The majority of large organisations have begun to implement some form of scaled agile. As adoption of this new way of working begins to take hold, organisations often begin to struggle to make sense of what’s going on. Projects might be executing with reasonable success on the ground, but it remains challenging to roll this up to enable programme/portfolio management and planning.

In this blog we take a look at three areas of focus that help address this challenge.

Implementing due dates or key milestones across your agile delivery

It's common to find organisations confused about whether they should be using "due dates" or "milestones" across agile initiatives. While it is critical to enable teams to retain the ability to freely prioritise and rescope work - that doesn't need to be the same thing as avoiding milestones or due dates entirely.

Regardless of delivery methodology, every organisation still needs to be able to plan. Only then can you effectively assign resources, plan communications to customers, staff and regulators; organise release slots, forecast finances and make investment decisions.
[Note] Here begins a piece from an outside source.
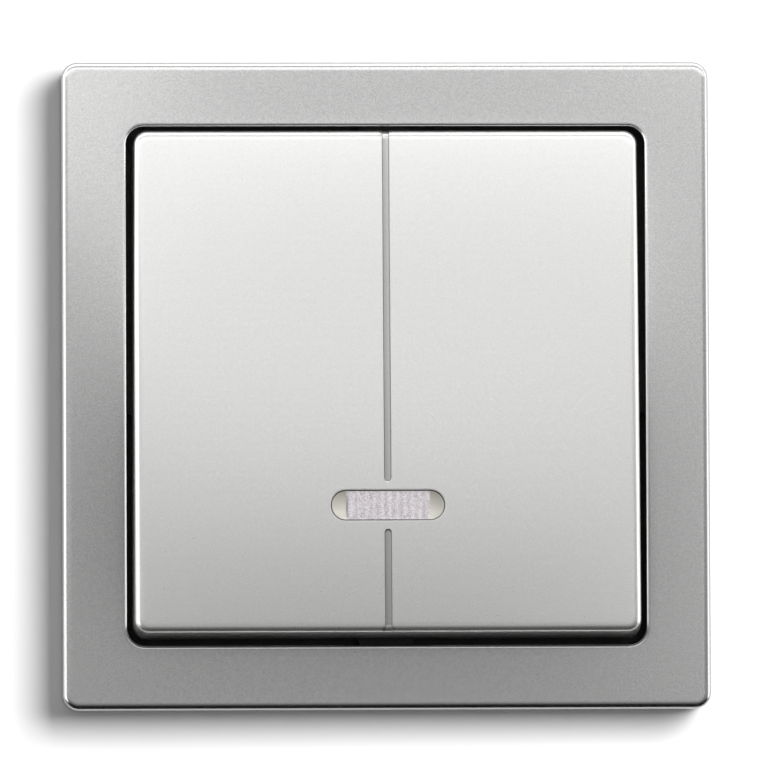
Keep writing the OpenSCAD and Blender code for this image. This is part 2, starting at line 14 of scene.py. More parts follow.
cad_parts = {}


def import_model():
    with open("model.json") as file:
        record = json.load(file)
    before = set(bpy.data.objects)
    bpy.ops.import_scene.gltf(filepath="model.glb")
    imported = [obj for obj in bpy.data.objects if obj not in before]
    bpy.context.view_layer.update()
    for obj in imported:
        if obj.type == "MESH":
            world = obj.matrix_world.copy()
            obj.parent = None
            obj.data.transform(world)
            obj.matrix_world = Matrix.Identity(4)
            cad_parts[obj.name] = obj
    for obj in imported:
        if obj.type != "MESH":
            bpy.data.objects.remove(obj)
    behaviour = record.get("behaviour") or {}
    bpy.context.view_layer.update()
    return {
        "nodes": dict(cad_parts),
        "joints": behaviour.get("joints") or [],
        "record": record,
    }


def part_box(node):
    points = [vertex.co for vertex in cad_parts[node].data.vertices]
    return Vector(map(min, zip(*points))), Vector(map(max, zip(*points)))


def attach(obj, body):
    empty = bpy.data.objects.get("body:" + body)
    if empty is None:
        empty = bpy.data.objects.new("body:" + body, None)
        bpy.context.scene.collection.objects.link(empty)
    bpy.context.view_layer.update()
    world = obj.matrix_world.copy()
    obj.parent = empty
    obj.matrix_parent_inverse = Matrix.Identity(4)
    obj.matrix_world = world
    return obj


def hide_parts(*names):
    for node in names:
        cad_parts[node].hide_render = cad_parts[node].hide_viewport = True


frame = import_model()
nodes = frame["nodes"]
joints = {j["name"]: j for j in frame["joints"]}
MM = 0.001

# ---- Sizes read from the frame, in millimetres ----


def node_box(name):
    """Lowest and highest corner of a CAD node in millimetres."""
    low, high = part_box(name)
    return np.array(low) / MM, np.array(high) / MM


frame_low, frame_high = node_box("cover_frame")
frame_half = frame_high[0]
frame_h = -frame_low[1]
rocker_half = node_box("rocker_cover")[1][0]
pivot_z = -joints["rocker_tilt"]["pos_m"][1] / MM
slide_axis = joints["plunger_slide"]["axis"]
rest_tilt = math.atan2(slide_axis[2], -slide_axis[1])
spring_low, spring_high = node_box("toggle_spring")

# ---- Sizes of the visible pieces, in millimetres ----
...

We cover this entire concept in more detail in a dedicated blog post that you can find here. A key takeaway from that blog is the diagram below, which describes an indicative hierarchy/taxonomy (i.e. work breakdown structure) you can encourage across your teams.

Establish a ‘common currency’ across your change portfolio

Common currency is the expression we use to describe normalisation of activities across different initiatives. It’s a necessary way to compare “apples with pears”. This definitely doesn’t mean that you manage them the same way. But it means you can manage across your portfolio, ensuring you avoid siloed, local planning processes.

Siloed local planning process result in change conflict, inefficient resource utilisation and duplicative work. The result is that initiatives take longer, and cost more money.

The diagram below shows a simple example of hierarchy (i.e. work breakdown structure) normalisation. Note that we don’t recommend organisations achieve common currency across one hundred percent of their portfolio. But at least strive for coverage across their largest initiatives.

Reassess your resource planning models

When it comes to resource planning, the old processes and frameworks no longer work.

Most large organisations are still operating processes based on a world where there were a comparatively small group of technology-focused resources. These resources were sparingly spread across the projects that needed them.

In the new world, “project resource” is increasingly made up of non-fungible skills. Whereas business analysts and project managers remain cross functional, iOS engineers can’t be deployed to work on Android. And an expert in your customer database is unlikely to be much use improving the speed of transactions through your payments systems.

When we think about “run” and “change” in the context of a muddled world of agile, DevOps and waterfall, it requires more sophisticated resource scenario modelling to ensure that your critical resources, are always working on the highest priority initiatives.

For most organisations, ensuring that the very best software engineers are being used to the greatest effect, will be the difference between dominance, and the slow decline to irrelevance.